Besides the absurdity, then, of bestowing such magnificence upon so really inconsiderable a thing as a belfry, while the supposed churches were doomed to dwindle and moulder in decay, is it not astonishing that we find no vestiges of the like fashion, or structures of the like form, in any of those countries where the people to whom the advocates of this theory ascribe their erection have since and before exercised sway?
The Danes had dominion in Britain longer and more extensively than they ever had in this island; and yet, in the whole compass of England, from one extremity to the other, is there not one fragment of architecture remaining to sanction the idea of identity or resemblance!
Nay, in all Denmark and Scandinavia, the original residence of the Ostmen and Danes, there is not a single parallel to be found to those columnar edifices!
Ireland, on the contrary, exhibits them in every quarter; in districts and baronies where Danish authority was never felt; and surely our forefathers were not so much in love with the usages and habits of their barbarian intruders, as to multiply the number of those stately piles, solely in imitation of such detested taskmasters.
But what renders it demonstrative that those professional pirates had no manner of connection with the Irish Round Towers, is the glaring fact, that in the two cities of Wexford and Waterford—where their power was absolute, their influence uncontrolled—there is not a solitary structure that could possibly be ascribed to the class of those which we now discuss!
In Scotland alone, of all European countries besides Ireland, do we meet with two of them,—one at Brechin, and the other at Abernethy;—but they are smaller than the Irish, and, with other characteristics, seem to have been built, after their model, at a comparatively recent period, by a colony from this country, “as if marking the fact,” to use Dalton’s accidentally[46] appropriate phrase, “of that colonisation having taken place when the rites, for which the Round Towers were erected, in the mother-country, were on the decline.”
But, forsooth, they are called “cloghachd” by the peasantry, and that, without further dispute, fixes their destination as belfries!
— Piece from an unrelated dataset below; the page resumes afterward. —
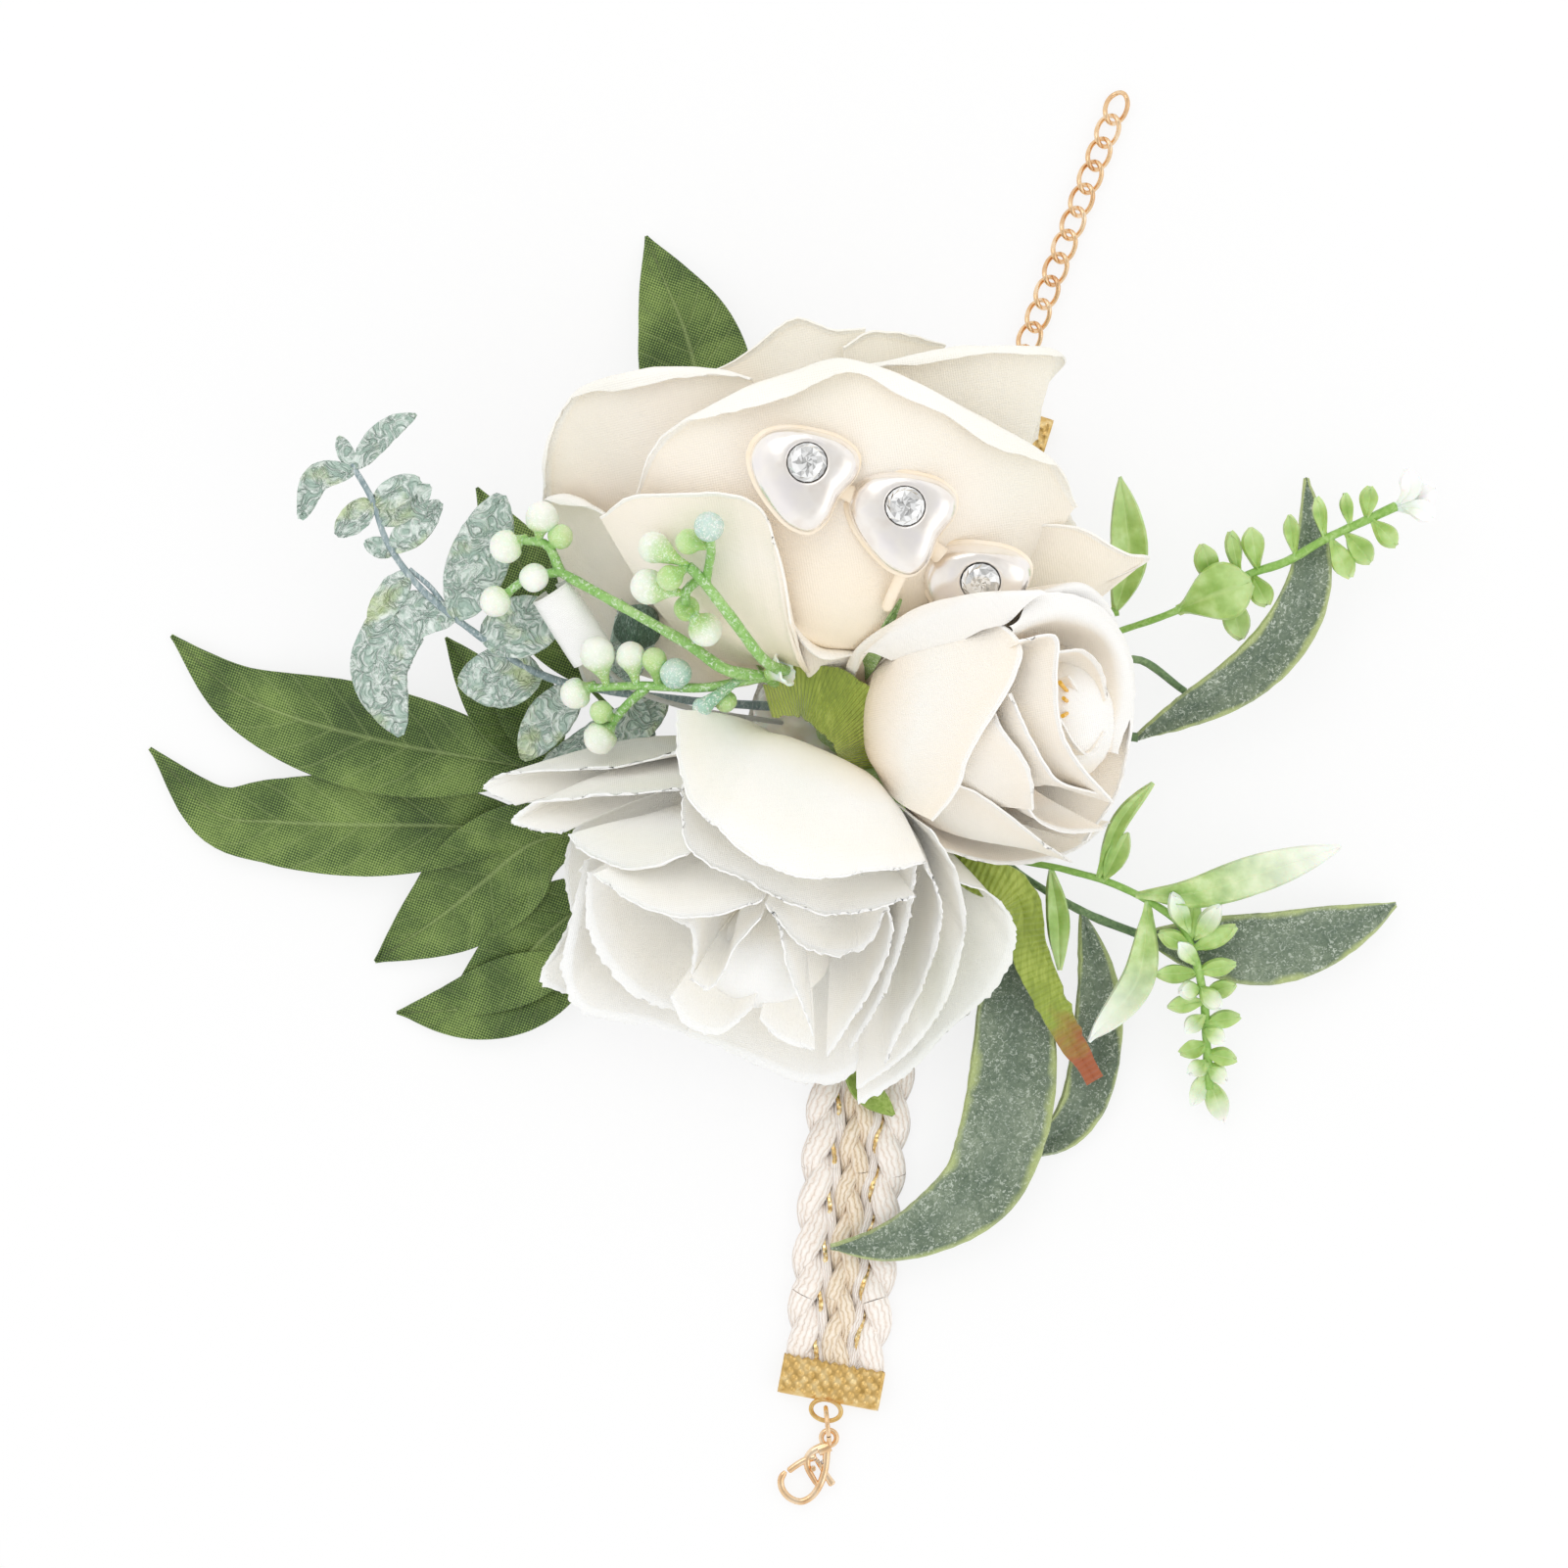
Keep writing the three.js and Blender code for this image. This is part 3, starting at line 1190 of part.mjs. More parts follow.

Oh! seri studiorum quîne difficile putetis?
That some of them had been appropriated in latter times, nay, and still are, to this purpose, I very readily concede; but, “toto cœlo,” I deny that such had ever entered into the contemplation of their constructors, as I do, also, the universality of the very name, which I myself know, by popular converse, to be but partial in its adoption, extending only to such as had been converted by the moderns to the purpose described, or such as may, originally, have had a clogh, or bell, of which I admit there were some, as part of their apparatus.
The first bells of which we have any mention are those described by Moses, as attached to the garments of the high-priest. From these, the Gentiles, as they affected to rival the Israelites in all their ceremonies, borrowed the idea, and introduced its exercise into the celebration of their own ritual. By “Israelites,” however, I deem it necessary to explain that I do not understand those who, in strictness of speech, are so denominated as the descendants of Israel, i.e. Jacob, who, in fact, were a comparatively modern people; but I particularise that old stock of patriarchal believers which existed from the Creation, and upon which the Israelites, rigidly so called, were afterwards engrafted.
Our Irish history abounds with proofs of the “ceol,” and “ceolan,” the bell and the little bell, having been used by the pagan priests in the ministry of their religious ordinances; and to the fictitious sanctity which they attributed to this instrument may we ascribe that superstitious regard which the illiterate and uneducated still continue to entertain for the music of its sound.